§ TASK GOAL: Extract, without alteration, each line from the start of the listing to the line bearing "return here, ahead, unit(np.cross(aside, ahead))".

§ Lines of data:
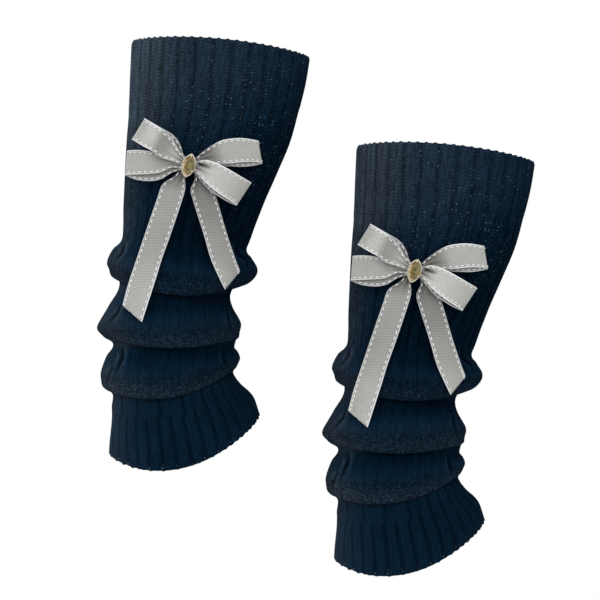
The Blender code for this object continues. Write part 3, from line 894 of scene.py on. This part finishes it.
class Ribbon:
    """A ribbon through rows of three points: its middle surface, and what is laid on it."""

    def __init__(self, rows, closed):
        self.rows, self.closed = rows, closed
        last = len(rows) if closed else len(rows) - 1
        self.fine = np.linspace(0, last, 40 * last + 1)
        middle = rows_at(rows, self.fine, closed)[:, 1]
        steps = np.linalg.norm(np.diff(middle, axis=0), axis=-1)
        self.lengths = np.concatenate(([0.0], np.cumsum(steps)))
        self.length = self.lengths[-1]

    def at(self, length, across):
        """Points, ways along and ways out at some lengths (rows) and shares across (columns)."""
        step = 0.15
        here = self.surface(length, across)
        ahead = unit(self.surface(length + step, across) - self.surface(length - step, across))
        aside = unit(self.surface(length, across + 0.01) - self.surface(length, across - 0.01))
        return here, ahead, unit(np.cross(aside, ahead))

    def surface(self, length, across):
        """The middle surface, pleated where it is gathered under the stone."""
        length = length % self.length if self.closed else np.clip(length, 0, self.length)
        along = np.interp(length, self.lengths, self.fine)
        rows = np.moveaxis(rows_at(self.rows, along, self.closed), 1, 0)
        upper, middle, lower = rows[:, :, None, :]
        share = across[None, :, None]
        points = middle + (lower - upper) / 2 * share + ((upper + lower) / 2 - middle) * share**2
        points[..., 1] -= PLEAT_DEEP * hill(from_knot(points), PLEAT_REACH) * pleats(across)
        return points

    def piece(self, name, material, light, frayed=False):
        """The ribbon with its thickness, painted light and shade along it as the rows of a table
        say.
        """
        turns = np.linspace(0, 2 * pi, 45)
        across = -np.cos(turns)
        thicker = soft((np.abs(across) - SELVEDGE_FROM) / 0.08)
        thick = RIBBON_THICK / 2 + (SELVEDGE_THICK - RIBBON_THICK) / 2 * thicker
        lift = np.clip(np.sin(turns) * 3.2, -1, 1) * thick
        length = np.linspace(0, self.length, int(round(self.length)) + 1)
        here, ahead, out = self.at(length, across)
        points = here + out * lift[None, :, None]
        if frayed:
            points[-1] += ahead[-1] * (FRAY * np.sin(np.arange(len(across)) * 2.4))[:, None]
        uvs = np.stack(np.broadcast_arrays(length[:, None], across[None, :]), axis=-1)
        along = np.interp(length, self.lengths, self.fine)
        # Painted shade in the pleats' valleys near the knot
        valleys = 0.5 - 0.5 * pleats(across)
        pleat_shade = hill(from_knot(points), PLEAT_SHADE_REACH) * (0.10 + 0.78 * valleys**3)
        light = np.interp(along, *zip(*light))[:, None] * (1 - pleat_shade) * (1 - painted_crease_shade(points))
        shut = not self.closed
        return bent_grid(name, points, "weave", uvs, {"light": light}, material, shut)

    def turns_sharply(self, length):
        """Whether a dash of thread would stick out, at the end of a loop."""
        ends = length + np.array((-DASH_LONG, DASH_LONG)) / 2
        before, after = self.at(ends, np.zeros(1))[1][:, 0]
        return before @ after < 0.7

    def stitching(self, name, material):
        """White dashes of thread, along both edges and on both faces."""
        count = int(self.length / DASH_PITCH)
        length = (np.arange(count) + 0.5) * self.length / count
        here, ahead, out = self.at(length, np.array((-SEAM_AT, SEAM_AT)))
        sewn = [i for i in range(count) if not self.turns_sharply(length[i])]
        threads = bmesh.new()
        for i, j, face in product(sewn, (0, 1), (1, -1)):
            way, up = ahead[i, j], out[i, j] * face
            aside = np.cross(way, out[i, j])
            dash = Matrix.Identity(4)
            axes = (aside * DASH_HALF_WIDE, up * DASH_HALF_HIGH, way * DASH_LONG / 2)
            for k, axis in enumerate(axes):
                dash.col[k][:3] = axis * MM
            dash.translation = (here[i, j] + up * (RIBBON_THICK / 2 + DASH_OFF)) * MM
            bmesh.ops.create_uvsphere(threads, u_segments=6, v_segments=5, radius=1.0, matrix=dash)
        bmesh.ops.recalc_face_normals(threads, faces=threads.faces[:])
        return finished(name, threads, material)


def set_point(across, along, off):
    """A point of the setting: across and along its outline, and off the leg."""
    x = across * cos(STONE_LEAN) + along * sin(STONE_LEAN)
    z = along * cos(STONE_LEAN) - across * sin(STONE_LEAN)
    y = -off
    turned_x = x * cos(STONE_YAW) - y * sin(STONE_YAW)
    turned_y = x * sin(STONE_YAW) + y * cos(STONE_YAW)
    return np.array((KNOT[0] + turned_x, skin_y(*KNOT, HUG_LEFT) + turned_y, KNOT[1] + z))


def marquise(turn, share, inset=0.0):
    """Across and along the stone's pointed outline, a full turn being 1."""
    side = 1 if turn % 1 < 0.5 else -1
    s = side * (1 - 4 * (turn % 0.5))
    across = side * (SETTING_WIDE / 2 * share - inset) * (1 - abs(s) ** 2.5)
    return across, s * (SETTING_LONG / 2 * share - inset * SETTING_LONG / SETTING_WIDE)


def setting(name, material):
    """A marquise cup with a rolled rim, its floor hidden by the stone, and six claws."""
    # share of the full outline, how far inside that, and how far off the leg
    profile = (
        (SETTING_BASE, 0.9, SETTING_OFF),
        (SETTING_BASE, 0.0, SETTING_OFF + 0.1),
        (0.93, 0.0, RIM_OFF - 1.2),
        (0.985, 0.0, RIM_OFF - 0.6),
        (1.0, -0.05, RIM_OFF - 0.25),
        (1.0, 0.05, RIM_OFF),
        (1.0, 0.35, RIM_OFF + 0.12),
        (1.0, 0.70, RIM_OFF - 0.05),
        (1.0, 0.80, RIM_OFF - 0.5),
        (SETTING_BASE, 0.80, SETTING_OFF + 1.2),
        (SETTING_BASE, 2.2, SETTING_OFF + 1.2),
    )
    turns = np.linspace(0, 1, 65)
    points = np.array([
        [set_point(*marquise(turn, share, inset), off) for turn in turns]
        for share, inset, off in profile
    ])
    uvs = np.stack(np.meshgrid(turns, np.linspace(0, 1, len(profile))), axis=-1)
    cup = bent_grid(name, points, "rim", uvs, {}, material, shut=True)
    claws = bmesh.new()
    claws.from_mesh(cup.data)
    for turn in CLAWS:
        outer = set_point(*marquise(turn, 1.0, CLAW_FROM), RIM_OFF)
        inner = set_point(*marquise(turn, 1.0, CLAW_TO), RIM_OFF + CLAW_RISE)
        way = inner - outer
        turned = Vector(way).to_track_quat("Z", "Y").to_matrix().to_4x4()
        size = Matrix.Diagonal((CLAW_THICK, CLAW_THICK, np.linalg.norm(way) / 2 + 0.30, 1.0))
        place = Matrix.Translation(Vector((outer + inner) / 2) * MM)
        bmesh.ops.create_icosphere(claws, subdivisions=2, radius=MM, matrix=place @ turned @ size)
    for face in claws.faces:
        face.smooth = True
    claws.to_mesh(cup.data)
    claws.free()
    return cup


def stone(name, material):
    """A cut stone: table, crown, girdle and the pavilion inside the cup."""
    # corners round, shift by a share of a corner, share of the full outline, how far inside that,
    # and how far off the leg
    rings = (
        (16, 0.5, 0.40, 0.0, SETTING_OFF + 1.7),
        (16, 0.0, 1.0, 0.88, RIM_OFF - 0.1),
        (16, 0.0, 1.0, 0.88, RIM_OFF + 0.15),
        (16, 0.5, 0.80, 0.2, RIM_OFF + 1.1),
        (8, 0.0, TABLE_SHARE, 0.0, RIM_OFF + STONE_RISE),
    )
    cut = bmesh.new()
    for count, shift, share, inset, off in rings:
        for k in range(count):
            across, along = marquise((k + shift) / count, share, inset)
            aside = TABLE_ASIDE * (off > RIM_OFF + 1)
            cut.verts.new(set_point(across + aside, along, off) * MM)
    hull = bmesh.ops.convex_hull(cut, input=cut.verts[:])
    inside = {v for v in hull["geom_interior"] if isinstance(v, bmesh.types.BMVert)}
    bmesh.ops.delete(cut, geom=list(inside), context="VERTS")
    flat = radians(1.5)
    bmesh.ops.dissolve_limit(cut, angle_limit=flat, verts=cut.verts[:], edges=cut.edges[:])
    rounding = {"offset": STONE_EDGE * MM, "affect": "EDGES", "segments": 1, "profile": 0.5}
    bmesh.ops.bevel(cut, geom=cut.edges[:], material=-1, **rounding)
    bmesh.ops.recalc_face_normals(cut, faces=cut.faces[:])
    to_left = cut.verts.layers.float.new("to_left")
    for vert in cut.verts:
        x, z = vert.co.x / MM - KNOT[0] - STONE_X, vert.co.z / MM - KNOT[1]
        vert[to_left] = (z * sin(STONE_LEAN) - x * cos(STONE_LEAN)) / (SETTING_WIDE / 2)
    return finished(name, cut, material, smooth=False)


def knitted_pieces(knit):
    tubes = {
        "top_rib": tube_shape(0, RIB_END, RIBS, RIB_TURN, top_relief, TOP_ROWS),
        "cabled_leg": tube_shape(RIB_END, LEG_END, RIBS, RIB_TURN, leg_relief, LEG_ROWS),
        "hem_rib": tube_shape(LEG_END, HEM_END, HEM_RIBS, 0.0, hem_relief, HEM_ROWS),
    }
    return {
        name: bent_grid(f"knit_{name}", points, "stitches", stitches, shading, knit)
        for name, (points, stitches, shading) in tubes.items()
    }


def moved_copy(piece, name):
    """The same piece on the right cuff."""
    mesh = piece.data.copy()
    mesh.name = name
    mesh.transform(Matrix.Translation(Vector(RIGHT_CUFF_AT) * MM))
    return placed(name, mesh)


# How each knitted tube is held on the leg, and a material name for each kind of piece
HELD = {"top_rib": "stretched", "cabled_leg": "gathered", "hem_rib": "gathered"}
SLOTS = {**dict.fromkeys(HELD, "navy_knit"), "setting": "gold_setting", "stone": "champagne_stone"}
# Painted light and shade on each ribbon at some of its rows: lighter at the turns as painted
# highlights, darker behind, near the knot and where one loop shades another, as painted shade. A
# band's rows run over its front from the left end (0) to the right end (11), round the turn (12)
# and back behind (13 to 24) to the left turn (25).
BEHIND = ((11.3, 1.50), (12, 1.50), (13, 0.78), (18, 0.66), (24, 0.74), (25, 1.50), (25.7, 1.50))
RIBBON_LIGHT = {
    "rising_loops": (
        (0, 1.02), (1, 0.93), (3, 0.86), (4, 0.94), (5, 1.10), (6, 0.56), (7, 0.46), (7.6, 0.50),
        (8.2, 0.72), (8.8, 0.98), (10, 1.06), (11, 1.12), *BEHIND, (26, 1.02),
    ),
    "falling_loops": (
        (0, 0.92), (0.4, 0.98), (1, 1.34), (1.6, 1.14), (2.3, 0.62), (3, 0.67), (3.6, 0.93),
        (4.3, 1.20), (5, 0.92), (6, 1.00), (7, 1.12), (8.1, 1.60), (8.9, 1.40), (9.6, 1.16),
        (11, 0.94), *BEHIND, (26, 0.92),
    ),
    "tail_left": (
        (0, 0.36), (1, 0.44), (2, 0.62), (2.6, 0.76), (3, 0.74), (4, 0.72), (5, 0.79), (6, 0.94),
        (7, 0.97),
    ),
    "tail_right": (
        (0, 0.36), (1, 0.42), (2, 0.45), (3, 0.50), (3.5, 0.56), (4, 0.68), (5, 0.80), (6, 0.92),
        (7, 0.96),
    ),
}


def dress():
    """Make every piece of the left cuff and copy it to the right one."""
    knit, ribbon, thread = knitted_wool(), grosgrain(), white_thread()
    gold, champagne = pale_gold(), champagne_stone()
    pieces = knitted_pieces(knit)
    ribbons = {
        "rising_loops": Ribbon(band_rows(LOWER_LEFT, UPPER_RIGHT), True),
        "falling_loops": Ribbon(band_rows(UPPER_LEFT, LOWER_RIGHT), True),
        "tail_left": Ribbon(tail_rows(TAIL_LEFT), False),
        "tail_right": Ribbon(tail_rows(TAIL_RIGHT), False),
    }
    threads = {}
    for name, shape in ribbons.items():
        pieces[name] = shape.piece(name, ribbon, RIBBON_LIGHT[name], frayed=name == "tail_left")
        threads[name] = shape.stitching(f"{name}_stitches", thread)
    pieces["setting"] = setting("setting", gold)
    pieces["stone"] = stone("stone", champagne)
    for name, piece in pieces.items():
        stitches = threads.get(name)
        right = moved_copy(piece, f"right_dressed_{name}")
        right_stitches = stitches and moved_copy(stitches, f"right_{name}_stitches")
        piece.name = f"left_dressed_{name}"
        if stitches:
            stitches.name = f"left_{name}_stitches"
        place_on_frame("left", name, piece, stitches)
        place_on_frame("right", name, right, right_stitches)


def place_on_frame(side, name, piece, stitches):
    """Hang a piece and its stitches from the root, and hide the solid that it replaces."""
    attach(piece, "root")
    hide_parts(f"{side}_{name}")
    if stitches:
        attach(stitches, "root")


def floor():
    """A round pale floor, below what the camera sees."""
    radius, height = 0.42, -0.40
    shape = bmesh.new()
    bmesh.ops.create_circle(shape, cap_ends=True, segments=96, radius=radius)
    bmesh.ops.translate(shape, vec=(0.057, 0.0, height), verts=shape.verts[:])
    piece = finished("floor", shape, pale_floor(), smooth=False)


def light():
    """A soft key from the front and weaker light from both sides and behind, in a white room."""
    for name, strength, way, spread in (
        ("key", 1.35, (0.12, 0.90, -0.42), 40),
        ("left", 0.8, (0.85, 0.10, -0.55), 50),
        ("right", 0.7, (-0.55, 0.80, -0.25), 60),
        ("rear", 0.9, (0.25, -0.90, -0.35), 60),
    ):
        lamp = bpy.data.lights.new(name, "SUN")
        lamp.energy, lamp.angle = strength, radians(spread)
        item = placed(name, lamp)
        item.rotation_mode = "QUATERNION"
        item.rotation_quaternion = Vector(way).to_track_quat("-Z", "Y")
    world = bpy.data.worlds.new("white_room")
    world.use_nodes = True
    nodes, links = world.node_tree.nodes, world.node_tree.links
    # The camera sees the room white, and half of that lights the cuffs
    seen = nodes.new("ShaderNodeLightPath")
    glow = nodes.new("ShaderNodeMapRange")
    glow.inputs["To Min"].default_value = 0.50
    links.new(seen.outputs["Is Camera Ray"], glow.inputs["Value"])
    background = nodes["Background"]
    background.inputs["Color"].default_value = rgb(1.0, 1.0, 1.0)
    links.new(glow.outputs["Result"], background.inputs["Strength"])
    bpy.context.scene.world = world
    bpy.context.scene.view_settings.view_transform = "Standard"


def camera():
    """A level view along +Y from far off."""
    data = bpy.data.cameras.new("camera")
    distance, width_seen = 16.0, 0.420
    middle_x, middle_z = 0.05705, -0.1568
    data.sensor_width = 36.0
    data.lens = data.sensor_width * distance / width_seen
    data.clip_start, data.clip_end = 0.1, 50.0
    item = placed("camera", data)
    item.location = (middle_x, -distance, middle_z)
    item.rotation_euler = (pi / 2, 0.0, 0.0)
    bpy.context.scene.camera = item


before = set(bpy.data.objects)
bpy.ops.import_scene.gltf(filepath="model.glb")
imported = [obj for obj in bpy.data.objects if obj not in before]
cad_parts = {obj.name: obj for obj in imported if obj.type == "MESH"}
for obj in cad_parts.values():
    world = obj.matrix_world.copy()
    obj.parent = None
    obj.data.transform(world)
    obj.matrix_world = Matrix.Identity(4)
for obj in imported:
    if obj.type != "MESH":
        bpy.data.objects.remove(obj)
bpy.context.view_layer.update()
camera()
dress()
floor()
light()
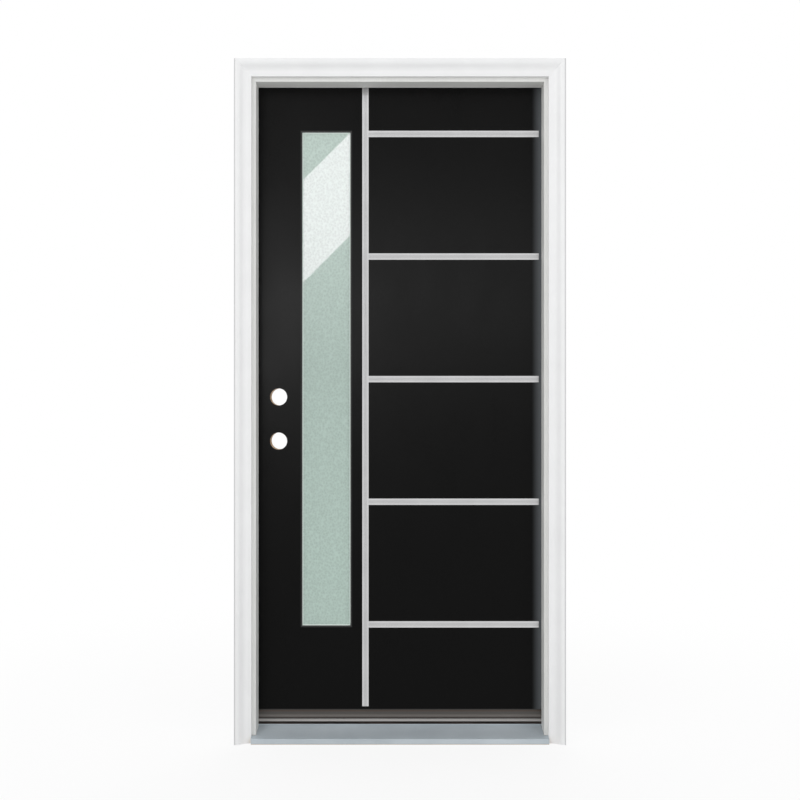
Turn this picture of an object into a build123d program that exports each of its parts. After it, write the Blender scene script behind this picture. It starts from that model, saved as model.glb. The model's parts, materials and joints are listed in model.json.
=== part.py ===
from build123d import *
import math
import os

os.makedirs("parts", exist_ok=True)

# Prehung entrance door in millimetres. +Z is up, +X is towards the hinges and -Y is outdoors.
# The origin lies under the middle of the sill, in the plane where the outdoor edges of the
# jambs meet the back of the brickmould.

# Door leaf
LEAF_W = 908.0
LEAF_T = 44.5
LEAF_TOP = 2054.0
LEAF_BOTTOM = 52.0
SKIN_T = 3.0
EDGE_BEVEL = 3.0  # degrees, on the lock edge
HINGE_STILE_W = 34.0
RAIL_H = 38.0

# Jambs
REVEAL = 5.3
JAMB_DEPTH = 115.9
JAMB_THIN = 17.5
RABBET_W = 50.8
RABBET_STEP = 12.7
ARRIS_R = 1.5

# Brickmould: a sloping flat at the doorway, a swept curve, a level band at the outer edge
MOULD_W = 50.8
MOULD_T = 31.75
MOULD_THIN = 14.5
MOULD_FLAT_RISE = 3.6
MOULD_BAND_W = 12.6
MOULD_CURVE_W = 16.4
MOULD_CURVE_R = 20.0
MOULD_ROUND = 1.2

# Sill
NOSE_Y, NOSE_Z = -28.0, 17.0
DAM_Z = 31.0
CAP_SEAT_W = 45.9  # from the dam to the indoor edge
DAM_TOP = 35.0
TREAD_T = 2.4
WALL_T = 2.0
CHANNEL_FLOOR = 14.0
CAP_TOP = 38.0
CAP_SIDE_GAP = 0.6
RIB_COUNT = 12
RIB_GROOVE = 3.2
RIB_DEPTH = 0.9

# Weatherstrip
SEAL_W = 12.0
SEAL_T = 4.2
KERF_IN = 3.0
KERF_W = 3.0
KERF_DEPTH = 9.0

# Glass, placed from the lock edge and the top of the leaf
GLASS_W = 152.0
GLASS_H = 1561.0
GLASS_FROM_LOCK_EDGE = 145.0
GLASS_FROM_TOP = 147.0
BEAD_W = 5.0
BEAD_SETBACK = 0.5
GLASS_RECESS = 6.0
PANE_T = 4.0
UNIT_T = 25.4
SPACER_W = 7.0

# Inlaid metal trim
TRIM_W = 20.0
TRIM_T = 1.8
TRIM_PROUD = 0.6
TRIM_FROM_GLASS = 37.6
TRIM_TOP_GAP = 6.0
TRIM_BOTTOM = 91.0
BAR_FROM_HINGE_EDGE = 15.0
BAR_FROM_TOP = (152.0, 540.0, 928.0, 1316.0, 1704.0)
BAR_NAMES = ("top", "upper", "middle", "lower", "bottom")

# Lock holes
BACKSET = 69.85
BORE_R = 27.0
EDGE_BORE_R = 12.7
LATCH_Z = 930.0
BORE_SPACING = 139.7
FACE_PLATE_W, FACE_PLATE_H, FACE_PLATE_T = 25.4, 57.15, 3.0

# Strike cutouts in the latch jamb
BOLT_PLATE_W, BOLT_PLATE_H = 28.6, 57.0
LIP_PLATE_H = 54.0
PLATE_DEPTH = 1.6
BOLT_POCKET_W, BOLT_POCKET_H = 16.0, 29.0
LATCH_POCKET_W, LATCH_POCKET_H, LATCH_POCKET_DEPTH = 16.0, 24.0, 13.0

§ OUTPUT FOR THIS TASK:
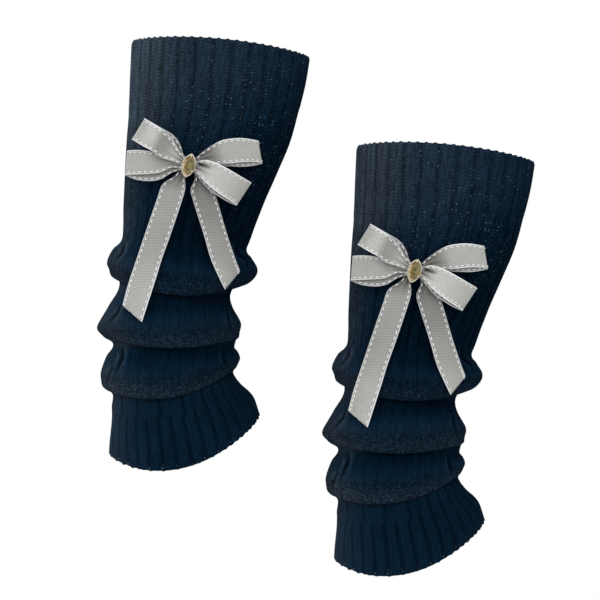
The Blender code for this object continues. Write part 3, from line 894 of scene.py on. This part finishes it.
class Ribbon:
    """A ribbon through rows of three points: its middle surface, and what is laid on it."""

    def __init__(self, rows, closed):
        self.rows, self.closed = rows, closed
        last = len(rows) if closed else len(rows) - 1
        self.fine = np.linspace(0, last, 40 * last + 1)
        middle = rows_at(rows, self.fine, closed)[:, 1]
        steps = np.linalg.norm(np.diff(middle, axis=0), axis=-1)
        self.lengths = np.concatenate(([0.0], np.cumsum(steps)))
        self.length = self.lengths[-1]

    def at(self, length, across):
        """Points, ways along and ways out at some lengths (rows) and shares across (columns)."""
        step = 0.15
        here = self.surface(length, across)
        ahead = unit(self.surface(length + step, across) - self.surface(length - step, across))
        aside = unit(self.surface(length, across + 0.01) - self.surface(length, across - 0.01))
        return here, ahead, unit(np.cross(aside, ahead))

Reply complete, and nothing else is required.